Positivism’s assumptions about human behavior mirror those in the natural sciences. It holds that behavior is objective and measurable, capable of being quantified through methods such as surveys, experiments, and statistical analysis. Positivists argue that just as physical properties like weight or temperature can be precisely measured, social behaviors too can be captured in observable data points. The approach also assumes that social phenomena exhibit consistent causal relationships. This means that specific conditions or variables lead to particular behavioral outcomes in a manner that can be tested and replicated. Such an approach enables sociologists to formulate generalizable laws or theories about society, emphasizing patterns, regularities, and predictability in human actions. Positivists also believe that the scientific method, grounded in empirical evidence and replicability, is universally applicable—including the social world.
The positivist approach prioritizes observable behavior and measurable social facts, often sidelining subjective interpretations or meanings. It emphasizes external stimuli, social structures, or environmental factors as primary determinants of behavior, much like how natural sciences study matter by focusing on external properties without regard to internal consciousness. For example, positivists may study marriage by examining marriage rates or legal records rather than exploring the personal feelings or cultural meanings that individuals attach to the institution of marriage. Subjective factors such as intentions, beliefs, or emotions are considered less reliable or even misleading because they cannot be easily quantified or objectively verified. This focus on observable facts aligns with approaches such as systems theory, which interprets human behavior as responses to economic, social, or institutional stimuli, analyzed through measurement and pattern recognition. By emphasizing regularities and external causes, positivism seeks to maintain objectivity and scientific rigor in sociological research.
Certain sociological theories naturally align with positivist principles. Marxism, for example, interprets human behavior primarily as a response to the economic base of society, emphasizing economic determinism and class relations as the underlying causes of social phenomena. This focus on external, material forces fits well within a positivist framework. Similarly, functionalism views society as a system of interrelated parts working together to maintain stability, with social behaviors interpreted as fulfilling functional prerequisites necessary for social order. Both perspectives emphasize systemic causes and objective analysis of social structures, reinforcing positivism’s commitment to scientific explanation based on empirical observation.

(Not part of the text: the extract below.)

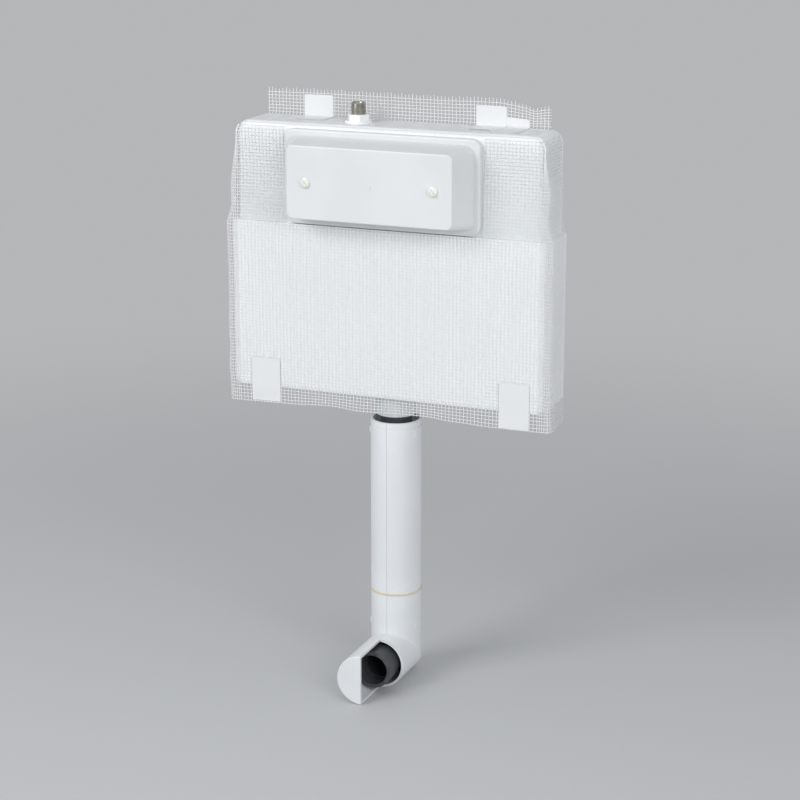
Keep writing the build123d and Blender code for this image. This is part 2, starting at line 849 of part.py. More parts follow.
def make_float_arm():
    near = tank_middle_out - arm_hub_width / 2
    far = tank_middle_out + arm_hub_width / 2
    arm = rod_out(arm_hub_radius, pivot_x, pivot_z, near, far)
    arm += block(
        arm_end, pivot_x, tank_middle_out - arm_width / 2,
        tank_middle_out + arm_width / 2, pivot_z - arm_height / 2, pivot_z + arm_height / 2)
    arm += block(
        arm_end, arm_pad_end, tank_middle_out - arm_width / 2,
        tank_middle_out + arm_width / 2, pivot_z - float_below_pivot, pivot_z)
    arm += block(
        pivot_x, pivot_x + pivot_side, tank_middle_out - arm_width / 2,
        tank_middle_out + arm_width / 2, pivot_z - arm_lobe_drop - arm_lobe_radius / 2,
        pivot_z + arm_height / 2)
    arm += rod_out(
        arm_lobe_radius, pivot_x + pivot_side, pivot_z - arm_lobe_drop,
        tank_middle_out - arm_width / 2, tank_middle_out + arm_width / 2)
    arm -= rod_out(
        pivot_pin_radius + running_gap, pivot_x, pivot_z, near - cut_overrun, far + cut_overrun)
    return dropped(arm)


def make_float():
    top = pivot_z - float_below_pivot
    body = block(
        float_left, float_right, tank_middle_out - float_depth / 2,
        tank_middle_out + float_depth / 2, top - float_height, top)
    return dropped(fillet(body.edges(), float_edge))


def fill_pin_top():
    angle = radians(float_drop_angle)
    lobe = pivot_side * sin(angle) - arm_lobe_drop * cos(angle) - arm_lobe_radius
    return pivot_z + lobe - seat_gap


def make_fill_valve_pin():
    top = fill_pin_top()
    return rod_up(fill_pin_radius, fill_x, tank_middle_out, top - fill_pin_length, top)


def make_refill_tube():
    top = fill_bottom + refill_insertion
    return ring_up(
        fill_chamber_radius, fill_chamber_radius - refill_wall, fill_x, tank_middle_out,
        refill_bottom, top)


# Flush valve

def make_outlet_gasket():
    return ring_up(
        seat_flange_radius, neck_radius + seat_gap, 0, pipe_out, gasket_floor, seat_flange_bottom)


def make_valve_seat():
    seat = rod_up(neck_radius, 0, pipe_out, neck_bottom, seat_flange_top)
    seat += rod_up(seat_flange_radius, 0, pipe_out, seat_flange_bottom, seat_flange_top)
    seat += rod_up(neck_bore_radius + seat_lip_wall, 0, pipe_out, seat_flange_bottom, seat_lip_top)
    seat -= rod_up(
        neck_bore_radius, 0, pipe_out, neck_bottom - cut_overrun, seat_lip_top + cut_overrun)
    return seat - rod_up(
        pipe_radius + seat_gap, 0, pipe_out, neck_bottom - cut_overrun,
        neck_bottom + neck_socket_depth)


def make_seat_locknut():
    low = tank_bottom - locknut_height
    nut = rod_up(locknut_radius, 0, pipe_out, low, tank_bottom)
    for place in PolarLocations(locknut_radius, locknut_notches):
        nut -= Pos(0, -pipe_out, tank_bottom - locknut_height / 2) * place * Cylinder(
            locknut_notch_radius, locknut_height + cut_overrun)
    return nut - rod_up(
        neck_radius + running_gap, 0, pipe_out, low - cut_overrun, tank_bottom + cut_overrun)


def make_valve_cage():
    cage = rod_up(cage_radius, 0, pipe_out, seat_flange_top, cage_top)
    cage -= rod_up(
        cage_radius - cage_wall, 0, pipe_out, seat_flange_top - cut_overrun,
        cage_top - cage_top_plate)
    cage -= rod_up(
        lift_tube_radius + seat_gap, 0, pipe_out, cage_top - cage_top_plate - cut_overrun,
        cage_top + cut_overrun)
    middle = Pos(0, -pipe_out, 0)
    window_low = seat_flange_top + cage_window_rise
    upper_low = window_low + cage_window_height + cage_window_rise
    windows = (
        (window_low, window_low + cage_window_height),
        (upper_low, upper_low + cage_upper_window_height))
    for place in PolarLocations(cage_radius, cage_window_count, cage_window_turn):
        for low, high in windows:
            cage -= middle * place * Pos(0, 0, (low + high) / 2) * Box(
                cage_radius, cage_window_width, high - low)
    return cage


def make_lift_tube():
    tube = rod_up(lift_tube_radius, 0, pipe_out, lift_tube_bottom, lift_tube_top)
    tube += rod_up(lift_tube_keeper_radius, 0, pipe_out, lift_tube_bottom, valve_seal_bottom)
    tube += rod_up(
        lift_disc_radius, 0, pipe_out, valve_seal_top, valve_seal_top + lift_disc_height)
    tube += block(
        0, flush_rod_side + yoke_width / 2, pipe_out - yoke_width / 2, pipe_out + yoke_width / 2,
        yoke_bottom, lift_tube_top)
    return tube - rod_up(
        lift_tube_radius - lift_tube_wall, 0, pipe_out,
        lift_tube_bottom - cut_overrun, lift_tube_top + cut_overrun)


def make_valve_seal():
    return ring_up(
        valve_seal_radius, lift_tube_radius, 0, pipe_out, valve_seal_bottom, valve_seal_top)


def make_half_flush_sleeve():
    radius = lift_tube_radius + seat_gap + sleeve_wall
    sleeve = rod_up(radius, 0, pipe_out, sleeve_bottom, sleeve_top)
    sleeve += block(
        -flush_rod_side - yoke_width / 2, 0, pipe_out - yoke_width / 2, pipe_out + yoke_width / 2,
        sleeve_top - sleeve_ear_height, sleeve_top)
    return sleeve - rod_up(
        lift_tube_radius + seat_gap, 0, pipe_out, sleeve_bottom - cut_overrun,
        sleeve_top + cut_overrun)


def make_flush_rod(x, low):
    head_z = lever_pivot_z + lever_arm_height / 2 + swing_gap + flush_rod_head_radius
    rod = rod_up(flush_rod_radius, x, pipe_out, low, head_z)
    return rod + rod_across(
        flush_rod_head_radius, pipe_out, head_z,
        x - flush_rod_head_length / 2, x + flush_rod_head_length / 2)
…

Before the rise of positivism in the mid-19th century, social research was largely speculative, theological, or based on abstract rationalism, lacking empirical foundations. Comte’s critique of these approaches highlighted their inability to produce reliable or scientific knowledge about society. In response, he proposed the “positive method,” calling for direct empirical study of social phenomena in their real-world contexts, focusing on observable facts and structural relations. Over time, positivism became the dominant methodological paradigm in sociology, especially in the early to mid-20th century, spreading from Europe to the United States and beyond. By the 1930s, positivist methods—such as surveys, statistical analysis, and experiments—had become central to sociological inquiry, positioning sociology as a science capable of objective knowledge production.

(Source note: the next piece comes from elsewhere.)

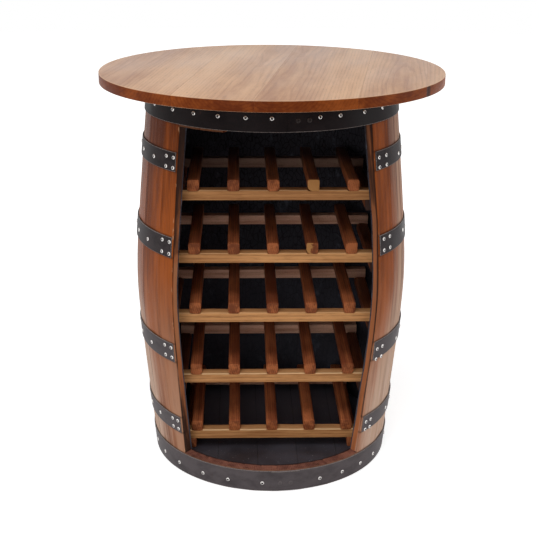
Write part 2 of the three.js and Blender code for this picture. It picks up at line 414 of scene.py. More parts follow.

Despite its influence, positivism has faced significant critiques from various quarters. Within the scientific tradition itself, logical positivism emerged in the early 20th century, refining positivist thought by insisting that meaningful scientific statements must be verifiable through sensory experience. This movement challenged some of Comte’s broader claims but maintained the importance of empirical verification. More profoundly, sociologists and philosophers outside the positivist tradition questioned whether the social world can be studied purely through empirical observation and measurement. Schools such as symbolic interactionism, phenomenology, and ethnomethodology emphasized that social reality is constructed through meanings, interpretations, and subjective experiences that cannot be fully captured by positivist methods. They argued that human behavior is shaped by intentions, cultural contexts, and social interactions, which require interpretive and qualitative methods to understand. Max Weber, a key critic of positivism, famously argued that sociology cannot be a purely positive science like physics because human behavior is qualitatively different; it is motivated by meanings and purposes. He advocated for “Verstehen” or empathetic understanding, alongside the use of ideal types, to complement empirical observation and gain deeper insight into social action.
Despite these critiques, positivism retained a strong foothold in sociology, especially in empirical research and quantitative methodologies, from the 1950s onward. In recent decades, however, sociological methodology has diversified considerably, entering what some scholars term a post-empiricism phase. This new stage recognizes that while empirical methods are powerful, they are not the sole path to knowledge, truth, or validity in social research. Contemporary sociology embraces methodological pluralism, combining quantitative and qualitative approaches, and acknowledging the value of multiple perspectives to grasp the complex, multifaceted nature of social reality. This evolution highlights an important tension within sociology: the need to balance scientific rigor with an appreciation for the interpretive, subjective dimensions of human life. Positivism, with its insistence on objectivity and empirical verification, remains a foundational but contested tradition in the continuing development of sociological thought and research.